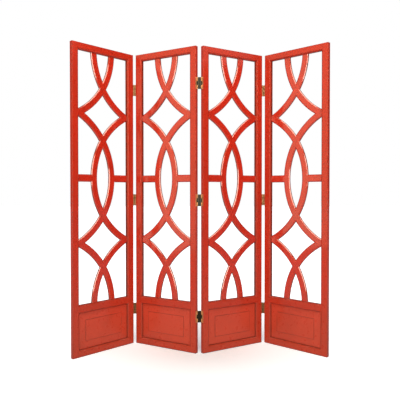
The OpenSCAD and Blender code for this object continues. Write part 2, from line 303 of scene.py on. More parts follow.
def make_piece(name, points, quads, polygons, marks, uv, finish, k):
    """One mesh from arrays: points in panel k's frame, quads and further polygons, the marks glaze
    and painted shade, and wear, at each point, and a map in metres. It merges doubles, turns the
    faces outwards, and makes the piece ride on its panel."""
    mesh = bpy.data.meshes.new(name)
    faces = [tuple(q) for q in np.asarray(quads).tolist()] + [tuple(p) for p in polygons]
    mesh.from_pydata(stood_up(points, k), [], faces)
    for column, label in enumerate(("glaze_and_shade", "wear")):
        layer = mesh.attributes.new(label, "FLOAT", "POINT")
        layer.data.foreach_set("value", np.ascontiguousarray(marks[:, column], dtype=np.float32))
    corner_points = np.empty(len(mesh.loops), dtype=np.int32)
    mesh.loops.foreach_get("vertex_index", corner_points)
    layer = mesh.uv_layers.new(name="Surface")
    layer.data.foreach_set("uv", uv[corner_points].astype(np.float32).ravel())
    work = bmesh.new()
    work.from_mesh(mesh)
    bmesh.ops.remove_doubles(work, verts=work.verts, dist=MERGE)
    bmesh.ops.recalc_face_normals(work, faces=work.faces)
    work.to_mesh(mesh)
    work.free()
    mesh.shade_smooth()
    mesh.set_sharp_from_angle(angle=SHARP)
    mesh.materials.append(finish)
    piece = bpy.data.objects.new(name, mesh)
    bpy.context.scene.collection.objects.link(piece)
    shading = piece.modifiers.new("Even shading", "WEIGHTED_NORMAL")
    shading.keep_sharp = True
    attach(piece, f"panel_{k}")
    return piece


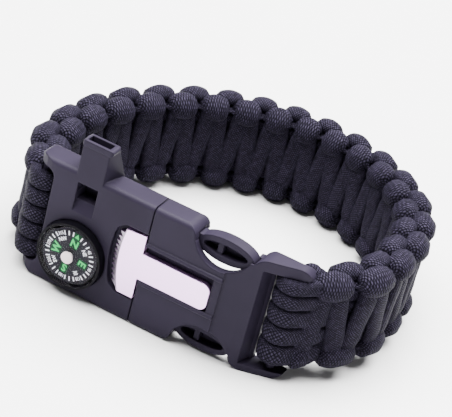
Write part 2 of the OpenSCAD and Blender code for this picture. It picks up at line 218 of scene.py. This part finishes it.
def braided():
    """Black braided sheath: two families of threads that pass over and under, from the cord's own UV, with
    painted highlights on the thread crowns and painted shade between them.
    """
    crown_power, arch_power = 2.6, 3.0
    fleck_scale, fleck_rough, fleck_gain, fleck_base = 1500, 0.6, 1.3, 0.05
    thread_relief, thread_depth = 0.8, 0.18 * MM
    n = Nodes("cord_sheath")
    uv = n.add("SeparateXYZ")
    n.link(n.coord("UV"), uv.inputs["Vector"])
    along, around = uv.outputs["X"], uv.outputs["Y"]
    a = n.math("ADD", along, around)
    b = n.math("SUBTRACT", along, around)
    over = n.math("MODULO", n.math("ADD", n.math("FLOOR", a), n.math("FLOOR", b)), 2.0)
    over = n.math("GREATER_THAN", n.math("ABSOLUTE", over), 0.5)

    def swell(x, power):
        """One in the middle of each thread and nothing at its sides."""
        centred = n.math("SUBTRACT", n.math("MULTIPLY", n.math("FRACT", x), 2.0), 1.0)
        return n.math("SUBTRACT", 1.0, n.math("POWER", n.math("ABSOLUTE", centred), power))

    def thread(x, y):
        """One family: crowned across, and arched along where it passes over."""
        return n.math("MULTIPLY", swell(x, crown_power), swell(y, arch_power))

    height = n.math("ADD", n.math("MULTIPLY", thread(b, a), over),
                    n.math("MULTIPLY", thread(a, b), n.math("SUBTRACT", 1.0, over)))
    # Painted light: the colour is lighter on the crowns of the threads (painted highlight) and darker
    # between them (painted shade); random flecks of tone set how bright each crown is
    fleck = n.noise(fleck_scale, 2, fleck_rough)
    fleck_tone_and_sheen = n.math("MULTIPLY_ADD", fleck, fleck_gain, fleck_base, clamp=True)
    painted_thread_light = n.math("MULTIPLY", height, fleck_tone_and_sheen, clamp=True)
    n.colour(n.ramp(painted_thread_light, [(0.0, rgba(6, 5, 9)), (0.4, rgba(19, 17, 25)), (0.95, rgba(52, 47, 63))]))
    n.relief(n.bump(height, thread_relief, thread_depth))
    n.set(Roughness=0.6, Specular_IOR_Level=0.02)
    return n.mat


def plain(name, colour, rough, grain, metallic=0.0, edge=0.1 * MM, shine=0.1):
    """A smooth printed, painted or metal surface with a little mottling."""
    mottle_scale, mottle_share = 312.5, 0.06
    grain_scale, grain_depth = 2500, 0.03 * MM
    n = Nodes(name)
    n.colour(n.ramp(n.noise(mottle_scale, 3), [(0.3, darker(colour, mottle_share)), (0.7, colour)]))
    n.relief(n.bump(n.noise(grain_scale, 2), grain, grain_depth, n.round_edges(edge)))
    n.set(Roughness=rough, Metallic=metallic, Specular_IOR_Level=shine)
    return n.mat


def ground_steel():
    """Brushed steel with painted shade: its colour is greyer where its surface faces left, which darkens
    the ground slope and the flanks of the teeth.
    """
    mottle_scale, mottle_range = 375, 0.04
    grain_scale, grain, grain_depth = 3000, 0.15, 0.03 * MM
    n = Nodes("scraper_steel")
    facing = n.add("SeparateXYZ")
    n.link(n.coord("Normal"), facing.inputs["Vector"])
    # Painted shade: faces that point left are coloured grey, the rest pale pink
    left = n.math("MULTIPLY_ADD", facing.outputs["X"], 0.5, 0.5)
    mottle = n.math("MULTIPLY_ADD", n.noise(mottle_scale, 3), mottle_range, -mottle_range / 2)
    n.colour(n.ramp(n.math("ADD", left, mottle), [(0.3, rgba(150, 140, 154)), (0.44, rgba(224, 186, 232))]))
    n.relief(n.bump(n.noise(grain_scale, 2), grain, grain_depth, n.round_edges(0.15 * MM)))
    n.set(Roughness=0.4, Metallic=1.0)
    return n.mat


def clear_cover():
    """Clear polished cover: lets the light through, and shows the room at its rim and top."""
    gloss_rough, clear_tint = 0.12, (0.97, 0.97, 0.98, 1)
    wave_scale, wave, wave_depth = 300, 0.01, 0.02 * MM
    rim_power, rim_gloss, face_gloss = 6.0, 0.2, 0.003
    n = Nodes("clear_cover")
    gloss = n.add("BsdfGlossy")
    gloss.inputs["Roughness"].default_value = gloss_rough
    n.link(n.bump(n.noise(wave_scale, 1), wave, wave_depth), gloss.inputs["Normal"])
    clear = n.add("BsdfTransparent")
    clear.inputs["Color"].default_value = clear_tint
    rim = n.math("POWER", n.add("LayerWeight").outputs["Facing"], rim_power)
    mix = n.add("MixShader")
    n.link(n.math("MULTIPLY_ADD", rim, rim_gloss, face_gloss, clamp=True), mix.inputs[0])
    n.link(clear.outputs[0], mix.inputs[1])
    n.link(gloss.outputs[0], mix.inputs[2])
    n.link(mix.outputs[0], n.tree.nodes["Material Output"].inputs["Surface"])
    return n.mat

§

Directions
Print the complete listing again, exactly as it stands.

Completed exercise
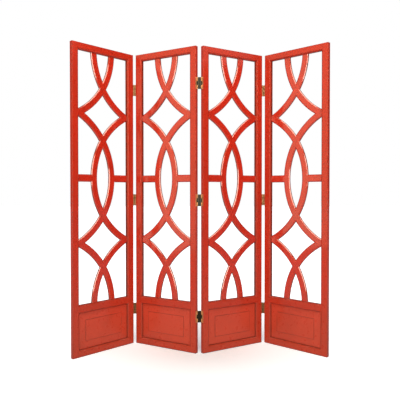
The OpenSCAD and Blender code for this object continues. Write part 2, from line 303 of scene.py on. More parts follow.
def make_piece(name, points, quads, polygons, marks, uv, finish, k):
    """One mesh from arrays: points in panel k's frame, quads and further polygons, the marks glaze
    and painted shade, and wear, at each point, and a map in metres. It merges doubles, turns the
    faces outwards, and makes the piece ride on its panel."""
    mesh = bpy.data.meshes.new(name)
    faces = [tuple(q) for q in np.asarray(quads).tolist()] + [tuple(p) for p in polygons]
    mesh.from_pydata(stood_up(points, k), [], faces)
    for column, label in enumerate(("glaze_and_shade", "wear")):
        layer = mesh.attributes.new(label, "FLOAT", "POINT")
        layer.data.foreach_set("value", np.ascontiguousarray(marks[:, column], dtype=np.float32))
    corner_points = np.empty(len(mesh.loops), dtype=np.int32)
    mesh.loops.foreach_get("vertex_index", corner_points)
    layer = mesh.uv_layers.new(name="Surface")
    layer.data.foreach_set("uv", uv[corner_points].astype(np.float32).ravel())
    work = bmesh.new()
    work.from_mesh(mesh)
    bmesh.ops.remove_doubles(work, verts=work.verts, dist=MERGE)
    bmesh.ops.recalc_face_normals(work, faces=work.faces)
    work.to_mesh(mesh)
    work.free()
    mesh.shade_smooth()
    mesh.set_sharp_from_angle(angle=SHARP)
    mesh.materials.append(finish)
    piece = bpy.data.objects.new(name, mesh)
    bpy.context.scene.collection.objects.link(piece)
    shading = piece.modifiers.new("Even shading", "WEIGHTED_NORMAL")
    shading.keep_sharp = True
    attach(piece, f"panel_{k}")
    return piece


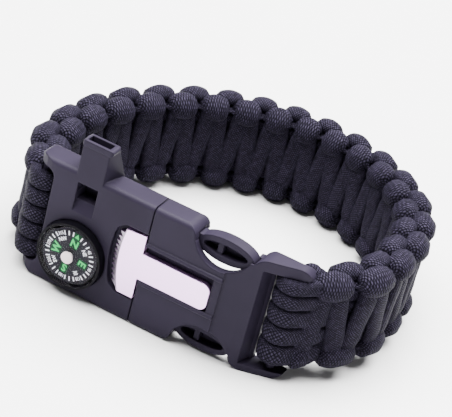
Write part 2 of the OpenSCAD and Blender code for this picture. It picks up at line 218 of scene.py. This part finishes it.
def braided():
    """Black braided sheath: two families of threads that pass over and under, from the cord's own UV, with
    painted highlights on the thread crowns and painted shade between them.
    """
    crown_power, arch_power = 2.6, 3.0
    fleck_scale, fleck_rough, fleck_gain, fleck_base = 1500, 0.6, 1.3, 0.05
    thread_relief, thread_depth = 0.8, 0.18 * MM
    n = Nodes("cord_sheath")
    uv = n.add("SeparateXYZ")
    n.link(n.coord("UV"), uv.inputs["Vector"])
    along, around = uv.outputs["X"], uv.outputs["Y"]
    a = n.math("ADD", along, around)
    b = n.math("SUBTRACT", along, around)
    over = n.math("MODULO", n.math("ADD", n.math("FLOOR", a), n.math("FLOOR", b)), 2.0)
    over = n.math("GREATER_THAN", n.math("ABSOLUTE", over), 0.5)

    def swell(x, power):
        """One in the middle of each thread and nothing at its sides."""
        centred = n.math("SUBTRACT", n.math("MULTIPLY", n.math("FRACT", x), 2.0), 1.0)
        return n.math("SUBTRACT", 1.0, n.math("POWER", n.math("ABSOLUTE", centred), power))

    def thread(x, y):
        """One family: crowned across, and arched along where it passes over."""
        return n.math("MULTIPLY", swell(x, crown_power), swell(y, arch_power))

    height = n.math("ADD", n.math("MULTIPLY", thread(b, a), over),
                    n.math("MULTIPLY", thread(a, b), n.math("SUBTRACT", 1.0, over)))
    # Painted light: the colour is lighter on the crowns of the threads (painted highlight) and darker
    # between them (painted shade); random flecks of tone set how bright each crown is
    fleck = n.noise(fleck_scale, 2, fleck_rough)
    fleck_tone_and_sheen = n.math("MULTIPLY_ADD", fleck, fleck_gain, fleck_base, clamp=True)
    painted_thread_light = n.math("MULTIPLY", height, fleck_tone_and_sheen, clamp=True)
    n.colour(n.ramp(painted_thread_light, [(0.0, rgba(6, 5, 9)), (0.4, rgba(19, 17, 25)), (0.95, rgba(52, 47, 63))]))
    n.relief(n.bump(height, thread_relief, thread_depth))
    n.set(Roughness=0.6, Specular_IOR_Level=0.02)
    return n.mat


def plain(name, colour, rough, grain, metallic=0.0, edge=0.1 * MM, shine=0.1):
    """A smooth printed, painted or metal surface with a little mottling."""
    mottle_scale, mottle_share = 312.5, 0.06
    grain_scale, grain_depth = 2500, 0.03 * MM
    n = Nodes(name)
    n.colour(n.ramp(n.noise(mottle_scale, 3), [(0.3, darker(colour, mottle_share)), (0.7, colour)]))
    n.relief(n.bump(n.noise(grain_scale, 2), grain, grain_depth, n.round_edges(edge)))
    n.set(Roughness=rough, Metallic=metallic, Specular_IOR_Level=shine)
    return n.mat


def ground_steel():
    """Brushed steel with painted shade: its colour is greyer where its surface faces left, which darkens
    the ground slope and the flanks of the teeth.
    """
    mottle_scale, mottle_range = 375, 0.04
    grain_scale, grain, grain_depth = 3000, 0.15, 0.03 * MM
    n = Nodes("scraper_steel")
    facing = n.add("SeparateXYZ")
    n.link(n.coord("Normal"), facing.inputs["Vector"])
    # Painted shade: faces that point left are coloured grey, the rest pale pink
    left = n.math("MULTIPLY_ADD", facing.outputs["X"], 0.5, 0.5)
    mottle = n.math("MULTIPLY_ADD", n.noise(mottle_scale, 3), mottle_range, -mottle_range / 2)
    n.colour(n.ramp(n.math("ADD", left, mottle), [(0.3, rgba(150, 140, 154)), (0.44, rgba(224, 186, 232))]))
    n.relief(n.bump(n.noise(grain_scale, 2), grain, grain_depth, n.round_edges(0.15 * MM)))
    n.set(Roughness=0.4, Metallic=1.0)
    return n.mat


def clear_cover():
    """Clear polished cover: lets the light through, and shows the room at its rim and top."""
    gloss_rough, clear_tint = 0.12, (0.97, 0.97, 0.98, 1)
    wave_scale, wave, wave_depth = 300, 0.01, 0.02 * MM
    rim_power, rim_gloss, face_gloss = 6.0, 0.2, 0.003
    n = Nodes("clear_cover")
    gloss = n.add("BsdfGlossy")
    gloss.inputs["Roughness"].default_value = gloss_rough
    n.link(n.bump(n.noise(wave_scale, 1), wave, wave_depth), gloss.inputs["Normal"])
    clear = n.add("BsdfTransparent")
    clear.inputs["Color"].default_value = clear_tint
    rim = n.math("POWER", n.add("LayerWeight").outputs["Facing"], rim_power)
    mix = n.add("MixShader")
    n.link(n.math("MULTIPLY_ADD", rim, rim_gloss, face_gloss, clamp=True), mix.inputs[0])
    n.link(clear.outputs[0], mix.inputs[1])
    n.link(gloss.outputs[0], mix.inputs[2])
    n.link(mix.outputs[0], n.tree.nodes["Material Output"].inputs["Surface"])
    return n.mat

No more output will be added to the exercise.